WHAT YOU HAVE TO DO >> Look through the listing below and give the number of lines that hold "pose". Say nothing more.

GIVEN INFORMATION >>
===
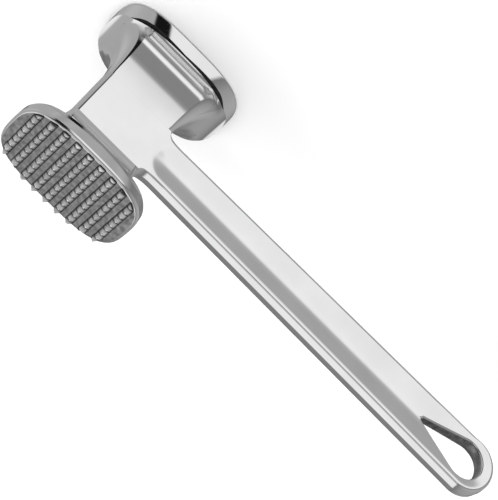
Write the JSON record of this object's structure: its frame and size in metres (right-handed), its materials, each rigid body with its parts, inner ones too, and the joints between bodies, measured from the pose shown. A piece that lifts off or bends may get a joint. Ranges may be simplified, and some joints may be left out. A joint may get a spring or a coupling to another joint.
{
  "type": "two-faced meat mallet",
  "caption": "Polished cast meat mallet standing on its flat striker, with a pyramid-toothed striker on top and a long dished handle ending in a teardrop hanging loop.",
  "frame": {"origin": "centre of the flat striking face, which the mallet stands on", "axes": "+Z along the striking axis from the flat face to the teeth, -X along the handle, -Y is the front"},
  "size_m": [0.242, 0.042, 0.0808],
  "materials": {
    "handle_casting": "mirror polished",
    "toothed_casting": "polished rim, as-cast teeth",
    "flat_casting": "mirror polished",
    "fastener_steel": "plain turned"
  },
  "bodies": {
    "root": {"handle": "handle_casting", "toothed_striker": "toothed_casting", "flat_striker": "flat_casting", "tie_stud": "fastener_steel", "dowel_pin_tip": "fastener_steel", "dowel_pin_grip": "fastener_steel"}
  },
  "joints": []
}
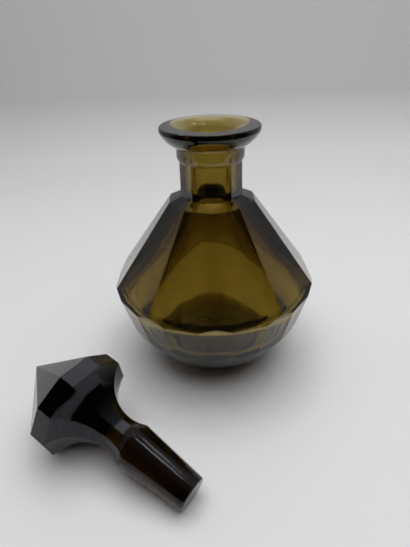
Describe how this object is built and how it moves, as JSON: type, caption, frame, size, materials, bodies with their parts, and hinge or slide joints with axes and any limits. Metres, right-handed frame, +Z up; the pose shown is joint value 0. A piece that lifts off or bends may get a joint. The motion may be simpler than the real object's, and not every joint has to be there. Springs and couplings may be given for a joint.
{
  "type": "liqueur decanter",
  "caption": "Cut-glass decanter with a faceted smoky glass body, flared pouring lip and a separate solid glass stopper lying beside it.",
  "frame": {"origin": "middle of the flat underside of the bottle's foot, on the table", "axes": "+Z up along the bottle's axis, -Y towards the viewer, +X to the viewer's right"},
  "size_m": [0.1315, 0.1539, 0.1226],
  "materials": {
    "smoky_glass": "polished, cut facets",
    "stopper_glass": "polished, cut facets, ground peg"
  },
  "bodies": {
    "bottle": {"bottle": "smoky_glass"},
    "stopper": {"stopper": "stopper_glass"}
  },
  "joints": [
    {"name": "stopper_lift", "type": "slide", "parent": "bottle", "child": "stopper", "axis": [0, 0, 1], "range_m": [0, 0.13]}
  ]
}
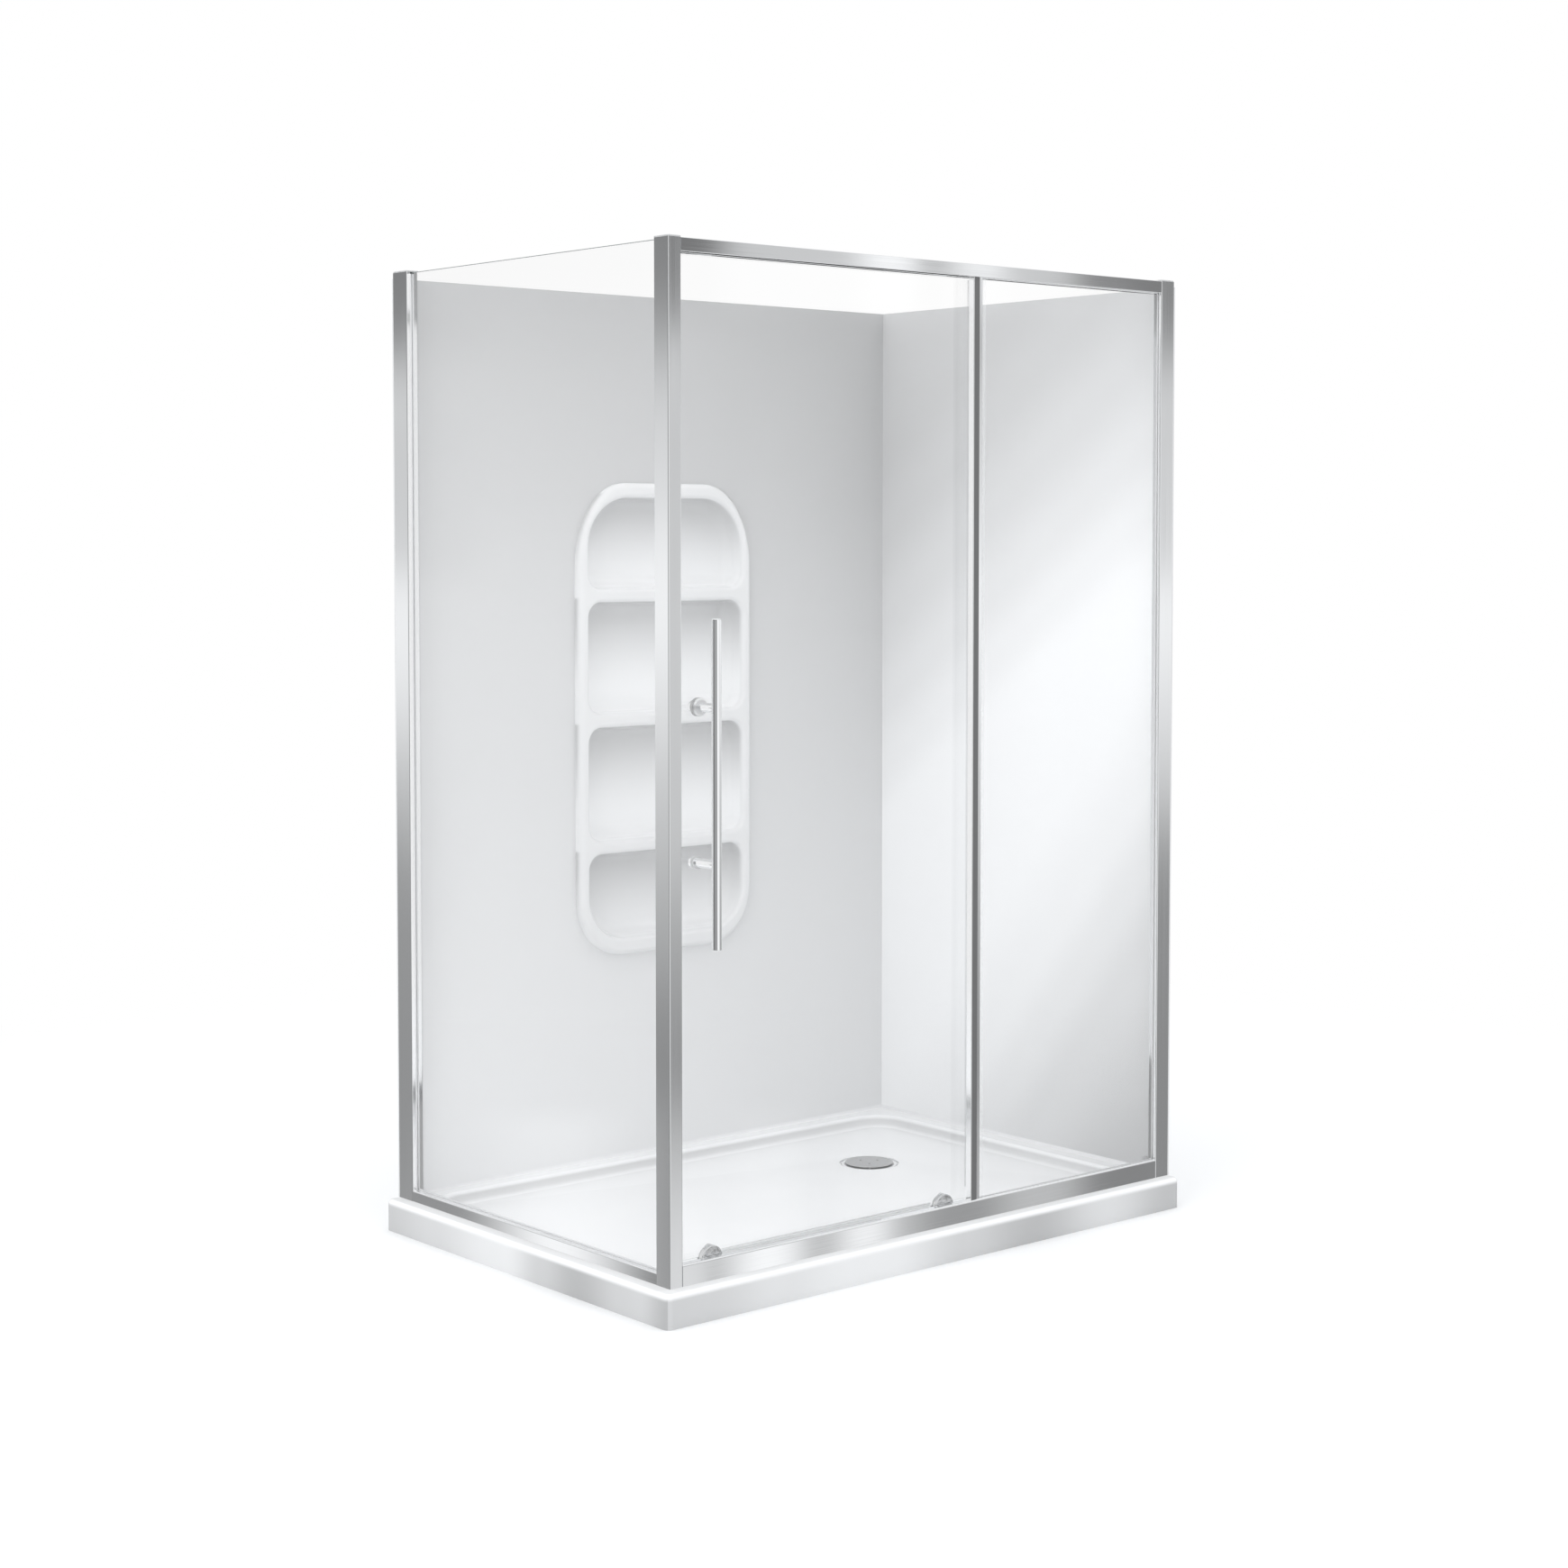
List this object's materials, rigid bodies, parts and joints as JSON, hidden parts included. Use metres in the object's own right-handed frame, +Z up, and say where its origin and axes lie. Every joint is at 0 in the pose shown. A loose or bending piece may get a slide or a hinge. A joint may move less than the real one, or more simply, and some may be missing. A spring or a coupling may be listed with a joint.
{
  "type": "shower enclosure with sliding door",
  "caption": "Rectangular corner shower enclosure: low tray, two wall liners with a moulded shelf column, return panel, fixed front panel and a bottom-rolling sliding door.",
  "frame": {"origin": "centre of the tray's outline on the floor, on the underside of the tray's base", "axes": "+Z up, the sliding door faces -Y, the glass return panel is at -X, the lined walls are at +Y and +X"},
  "size_m": [1.4, 0.9878, 1.985],
  "materials": {
    "acrylic_white": "gloss white acrylic",
    "liner_grey": "satin-gloss light grey acrylic sheet",
    "base_board": "pressed fibre board",
    "sealant_white": "satin",
    "polished_aluminium": "bright polished and anodised",
    "chrome": "polished",
    "steel": "satin stainless steel",
    "glass": "clear toughened glass, polished edges",
    "gasket_grey": "matt",
    "clear_seal": "translucent",
    "dark_insert": "satin dark grey",
    "cap_grey": "satin, metal-coloured",
    "nylon_white": "satin",
    "waste_white": "satin"
  },
  "bodies": {
    "enclosure": {"connector_blocks": "steel", "corner_post": "polished_aluminium", "corner_post_cap": "cap_grey", "edge_battens": "base_board", "fixed_gaskets": "gasket_grey", "fixed_glass": "glass", "fixed_stile": "polished_aluminium", "frame_screws": "steel", "header_rail": "polished_aluminium", "jamb_caps": "cap_grey", "jamb_left": "polished_aluminium", "jamb_right": "polished_aluminium", "jamb_screws": "steel", "moulded_shelf": "acrylic_white", "post_strike_strip": "clear_seal", "return_gaskets": "gasket_grey", "return_glass": "glass", "sealant_bead": "sealant_white", "shower_tray": "acrylic_white", "side_sill": "polished_aluminium", "sill_infill": "polished_aluminium", "sill_track": "polished_aluminium", "stile_brush_seal": "clear_seal", "stile_gasket": "clear_seal", "stile_insert": "dark_insert", "track_end_caps": "cap_grey", "track_stops": "gasket_grey", "tray_underlay": "base_board", "wall_channel_left": "polished_aluminium", "wall_channel_right": "polished_aluminium", "wall_liner_back": "liner_grey", "wall_liner_side": "liner_grey", "waste_body": "waste_white", "waste_flange": "chrome", "waste_gasket": "gasket_grey"},
    "door": {"door_glass": "glass", "door_lead_seal": "clear_seal", "door_trail_seal": "clear_seal", "door_bottom_seal": "clear_seal", "handle_bar": "chrome", "handle_stems": "chrome", "handle_rosette": "chrome", "handle_inner_nuts": "chrome", "handle_washers": "nylon_white", "carrier_housing_left": "chrome", "carrier_housing_right": "chrome", "carrier_clamp_plates": "steel", "carrier_bushes": "nylon_white", "carrier_screws": "steel", "wheel_axles": "steel", "top_guide_shoes": "nylon_white"},
    "wheel_left": {"roller_wheel_left": "nylon_white", "wheel_bearing_left": "steel"},
    "wheel_right": {"roller_wheel_right": "nylon_white", "wheel_bearing_right": "steel"},
    "cover": {"drain_cover": "chrome", "cover_pins": "chrome", "hair_strainer": "waste_white"}
  },
  "joints": [
    {"name": "door_slide", "type": "slide", "parent": "enclosure", "child": "door", "axis": [1, 0, 0], "range_m": [0, 0.51]},
    {"name": "wheel_left_spin", "type": "hinge", "parent": "door", "child": "wheel_left", "pos_m": [-0.554, -0.4125, 0.0873], "axis": [0, 1, 0], "continuous": true},
    {"name": "wheel_right_spin", "type": "hinge", "parent": "door", "child": "wheel_right", "pos_m": [0.046, -0.4125, 0.0873], "axis": [0, 1, 0], "continuous": true},
    {"name": "cover_lift", "type": "slide", "parent": "enclosure", "child": "cover", "axis": [0, 0, 1], "range_m": [0, 0.06]}
  ],
  "couplings": [
    {"joint": "wheel_left_spin", "follows": "door_slide", "rad_per_m": 94.34},
    {"joint": "wheel_right_spin", "follows": "door_slide", "rad_per_m": 94.34}
  ]
}
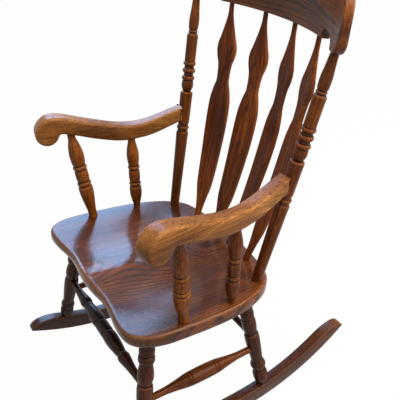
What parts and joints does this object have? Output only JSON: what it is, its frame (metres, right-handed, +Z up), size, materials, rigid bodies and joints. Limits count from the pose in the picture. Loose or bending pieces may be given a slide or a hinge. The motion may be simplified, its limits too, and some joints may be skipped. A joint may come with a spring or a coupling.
{
  "type": "rocking chair",
  "caption": "Wooden rocking chair: saddled seat, arrow slats under a bent crest rail, scrolled arms on turned spindles, turned legs and stretchers, and curved rockers.",
  "frame": {"origin": "middle of the bounding box, on the floor that the rockers stand on", "axes": "+Z up from the floor, +X to the sitter's left, +Y to the back of the chair, which faces -Y"},
  "size_m": [0.6572, 0.7584, 1.0833],
  "materials": {
    "stained_oak": "medium brown stained oak under a semi-gloss lacquer",
    "turned_oak": "turned oak in the same stain, a little darker in its grooves",
    "dark_oak": "turned oak where the stain lies darkest, semi-gloss",
    "steel": "plain wire and screw steel"
  },
  "bodies": {
    "root": {"seat": "stained_oak", "left_rocker": "stained_oak", "right_rocker": "stained_oak", "front_left_leg": "turned_oak", "rear_left_leg": "turned_oak", "front_right_leg": "turned_oak", "rear_right_leg": "turned_oak", "front_left_rocker_pin": "steel", "rear_left_rocker_pin": "steel", "front_right_rocker_pin": "steel", "rear_right_rocker_pin": "steel", "front_stretcher": "dark_oak", "back_stretcher": "dark_oak", "left_side_stretcher": "dark_oak", "right_side_stretcher": "dark_oak", "crest_rail": "stained_oak", "left_back_post": "turned_oak", "right_back_post": "turned_oak", "left_arm": "stained_oak", "right_arm": "stained_oak", "front_left_arm_spindle": "turned_oak", "rear_left_arm_spindle": "turned_oak", "front_right_arm_spindle": "turned_oak", "rear_right_arm_spindle": "turned_oak", "back_slat_1": "stained_oak", "back_slat_2": "stained_oak", "back_slat_3": "stained_oak", "back_slat_4": "stained_oak", "left_arm_screw": "steel", "right_arm_screw": "steel", "left_arm_plug": "stained_oak", "right_arm_plug": "stained_oak", "left_crest_pin": "steel", "right_crest_pin": "steel"}
  },
  "joints": []
}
===
OUTPUT FOR THIS EXERCISE >> 4